JD: Being in school, I was constantly making work - sometimes for class and a lot of the time not and trying to turn that work in look at photographers who have dedicated themselves to documenting vanishing/fringe societies or socially relevant groups and I melt a little on the inside. I look at my own photographic history and it seems to pale in comparison to what these people have done. A couple of examples, both from Fort Worth, TX:

Peter Feresten: http://www.afterimagegallery.com/feresten.htm
Loli Kantor: http://www.lolikantor.com/gallery-imgs/whatwas/index.html

There are so many photographers using the medium to make really affecting and wonderful work. This kind of work inspires me get out of the studio and make photographs of the real world. This world is so strange and so eclectic, you really don’t have to go very far to make important photographs. The work that I have seen of yours seems to point in this direction as well as that of paying attention to the overlooked things in life and giving little (or big) narratives in a single image. What is your general M.O. for shooting these days?

All of a sudden I feel off base by characterizing your work like that. How do feel about your own work?

RH: I think it is a good characterization. My images are investigations into our daily lives and how objects are involved in them, how they are altered by us. I generally shoot mundane objects or situations that have a beauty or simplicity to me and also a quietness. They are remnants of what we have done, how we organize, how we are perceived by one another.
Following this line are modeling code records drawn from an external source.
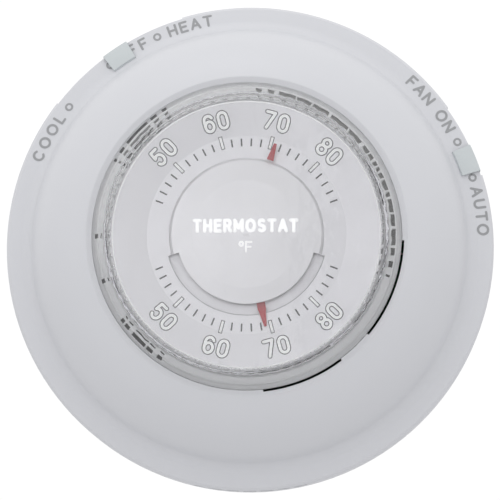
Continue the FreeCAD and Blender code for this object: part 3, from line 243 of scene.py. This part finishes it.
FINISH = {
    "white_case": surface("white_case", (0.59, 0.596, 0.625), 0.42, grain_mm=0.30, relief=0.10, tone=0.006),
    "white_moulding": surface("white_moulding", (0.72, 0.725, 0.73), 0.40, grain_mm=0.5, relief=0.05),
    # frame and sleeve mouldings: near-black painted shade behind the given depth, for the shade inside the
    # case
    "frame_moulding": two_tone("frame_moulding", (0.80, 0.80, 0.81), (0.035, 0.035, 0.04), 32.6),
    "sleeve_moulding": two_tone("sleeve_moulding", (0.80, 0.80, 0.81), (0.035, 0.035, 0.04), 33.1),
    "terminal_grey": surface("terminal_grey", (0.36, 0.37, 0.38), 0.5, grain_mm=0.25, relief=0.12),
    "contact_brass": surface("contact_brass", (0.72, 0.55, 0.27), 0.28, metallic=1.0, grain_mm=0.2,
                             relief=0.10, tone=0.10),
    "plated_steel": surface("plated_steel", (0.66, 0.67, 0.68), 0.25, metallic=1.0, grain_mm=0.3,
                            relief=0.08, tone=0.06),
    "board_green": surface("board_green", (0.02, 0.14, 0.06), 0.35, grain_mm=0.6, relief=0.06, tone=0.1),
    "relay_black": surface("relay_black", (0.022, 0.023, 0.025), 0.42, grain_mm=0.2, relief=0.15, tone=0.1),
    "can_aluminium": surface("can_aluminium", (0.74, 0.75, 0.77), 0.30, metallic=1.0, grain_mm=0.3,
                             relief=0.10, tone=0.05),
    "sensor_resin": surface("sensor_resin", (0.03, 0.03, 0.035), 0.25, grain_mm=0.6, relief=0.1, tone=0.1),
    "trimmer_blue": surface("trimmer_blue", (0.05, 0.16, 0.42), 0.4, grain_mm=0.3, relief=0.08, tone=0.06),
    "silver_face": surface("silver_face", (0.735, 0.725, 0.75), 0.38, metallic=0.55, grain_mm=0.16,
                           relief=0.10, tone=0.012),
    "silver_cap": surface("silver_cap", (0.79, 0.78, 0.80), 0.38, metallic=0.5, grain_mm=0.16,
                          relief=0.08, tone=0.01),
    "clear_dial": clear_plastic("clear_dial"),
    "pointer_red": surface("pointer_red", (0.46, 0.030, 0.045), 0.35, grain_mm=0.3, relief=0.06, tone=0.04),
    "gear_acetal": surface("gear_acetal", (0.70, 0.70, 0.68), 0.38, grain_mm=0.4, relief=0.06),
    "bimetal": surface("bimetal", (0.62, 0.55, 0.45), 0.3, metallic=1.0, grain_mm=0.2, relief=0.1, tone=0.1),
    "lever_grey": surface("lever_grey", (0.525, 0.56, 0.572), 0.42, grain_mm=0.3, relief=0.08, tone=0.01),
}


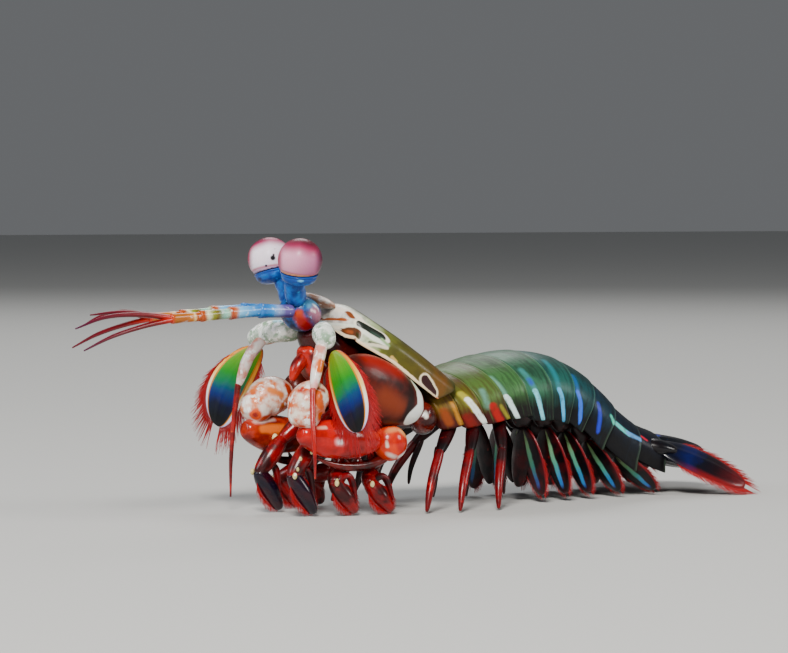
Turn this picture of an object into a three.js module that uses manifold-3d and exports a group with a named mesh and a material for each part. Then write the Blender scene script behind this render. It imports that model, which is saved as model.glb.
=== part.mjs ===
// Peacock mantis shrimp as a still, life-size model: front raised, abdomen arched, tail on the floor.
// Millimetres, +Z up. The head points along -X and the animal's left side is -Y.
// Lengths along the back are measured from the hind edge of the carapace.
import * as THREE from "three";
import { mergeVertices } from "three/addons/utils/BufferGeometryUtils.js";
import Module from "manifold-3d";

const wasm = await Module();
wasm.setup();

// Driving dimensions
const JOINT_GAP = 0.3; // between neighbouring pieces
const CLEARANCE = 0.42; // how far a neighbour is grown before it is cut away
const ORIGIN_SHIFT = { x: -3.52, y: -0.73, z: 0 }; // puts the origin under the middle of the model

const CARAPACE = {
  line: [[-15.9, 37.4], [-12.4, 37.3], [-7.8, 34.8], [0, 29.8], [8, 24.2]],
  halfWidth: [5.8, 8.2, 10, 11.2, 11.4],
  depth: [6.1, 7.2, 7, 7.5, 7.3],
  cornerForward: 3.2,
};
const BACK = [[1, 23], [6, 23.9], [13, 25.8], [20, 27.4], [27, 28.1], [34, 27.2], [39.6, 24.8], [44.6, 21.2],
  [49, 17.4], [54, 14.2], [60, 12], [67, 10.4]];
const THORAX = [
  { name: "thorax_5", length: 4.4, halfWidth: 10.4, depth: 9.5 },
  { name: "thorax_6", length: 4.2, halfWidth: 11.2, depth: 10.5 },
  { name: "thorax_7", length: 5.4, halfWidth: 11.8, depth: 11.2 },
  { name: "thorax_8", length: 5.8, halfWidth: 12.3, depth: 11.8 },
];
const ABDOMEN = [
  { name: "abdomen_1", length: 7.2, halfWidth: 12.7, depth: 13.2 },
  { name: "abdomen_2", length: 7.4, halfWidth: 12.9, depth: 13.4 },
  { name: "abdomen_3", length: 7.4, halfWidth: 12.9, depth: 13.2 },
  { name: "abdomen_4", length: 7.4, halfWidth: 12.6, depth: 12.4 },
  { name: "abdomen_5", length: 7.2, halfWidth: 12.0, depth: 11.0 },
  { name: "abdomen_6", length: 6.4, halfWidth: 10.8, depth: 8.6 },
];
const TELSON = { length: 17, halfWidth: 8.2, depth: 4.6, slope: 0.22, teeth: 6 };
const EYE = {
  radius: [3.95, 3.9, 3.85],
  centre: { left: [-25.4, 5.7, 45.4], right: [-24.3, 4.9, 45.5] },
  cutBelow: 2.3,
  cup: { radius: [2.3, 3.35, 3.35], below: 2.1 },
  stalk: {
    left: [[-23.2, -1.8, 37.6], [-24.2, -2.6, 39.6], [-25.9, -4.5, 42.2]],
    right: [[-22.2, 2, 37.4], [-22.2, 2.2, 39.8], [-23.3, 3.1, 42.5]],
  },
};
const FRINGE = { halfWidth: 0.75, halfThickness: 0.3 };

const COLOURS = {
  green: [0x4d6b33, 0.4], olive: [0x5a5a22, 0.4], teal: [0x1f5550, 0.4], navy: [0x101c38, 0.4],
  blue: [0x1c6fc4, 0.35], pink: [0xe2a9b9, 0.15], pale: [0xe6ddd2, 0.4], red: [0xb01208, 0.35],
  darkRed: [0x4c0608, 0.45], orange: [0xd9571c, 0.35], brown: [0x6e1c0c, 0.3],
};

const xAxis = new THREE.Vector3(1, 0, 0);
const yAxis = new THREE.Vector3(0, 1, 0);
const zAxis = new THREE.Vector3(0, 0, 1);
const at = (x, y, z) => new THREE.Vector3(x, y, z);
const mix = THREE.MathUtils.lerp;

// The value at t, from 0 to 1, along a short list of values.
function along(values, t) {
  const place = Math.min(Math.max(t, 0), 1) * (values.length - 1);
  const first = Math.min(Math.floor(place), values.length - 2);
  return values.length === 1 ? values[0] : mix(values[first], values[first + 1], place - first);
}

// Moves every vertex of a geometry to the point that the place function gives.
function moved(geometry, place) {
  const position = geometry.attributes.position;
  for (let i = 0; i < position.count; i++) {
    const p = place(position.getX(i), position.getY(i), position.getZ(i));
    position.setXYZ(i, p.x, p.y, p.z);
  }
  return geometry;
}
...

They are also snapshot memories for me, as with probably every photo, there is a personal story to go along with it. I love to think that each image conjures up a story or memory for the viewer, that they can create a mini narrative about what had happened before. I am especially drawn to food - eating, cooking, what was not eaten, the food itself. Which is why I am excited about Collaborations this year since we are dealing with the local food scene, but that is a whole other can of worms.

Is there anything is Houston that is inspiring you to take on the projects like the people you just mentioned? What is your next project going to be? No pressure…

JD: “They are also snapshot memories for me...” Right on. Total essence of medium. Earlier when I made the Misrach reference, it was the camera in the photograph that made me remember exactly what camera my mom used to keep in that drawer. You could probably talk to me about Kodak Disc cameras all day but until I actually saw an image of one, did I think about my own association. Don’t get me started on photography and fake memories… It is fun to make up fake memories.

When I was in school, I made a handful of photographs at house shows and parties. There was a great group of people who would bring in national punk and hardcore acts to play in their rental houses. Looking back, the opportunity to see these bands seems so rare. This is no anomaly in any college town but the brief association I had with these people/shows and the tinge of regret I have for not documenting this time more for my own sake, is enough to make me want to document someone else’s scene now.

Realistically, I am old and have not really put the time into finding these shows. That can change, of course. In the meantime and I suppose in addition to that little unrealized project, I need to polish off the last few sheets of type 55 and learn to shoot film again.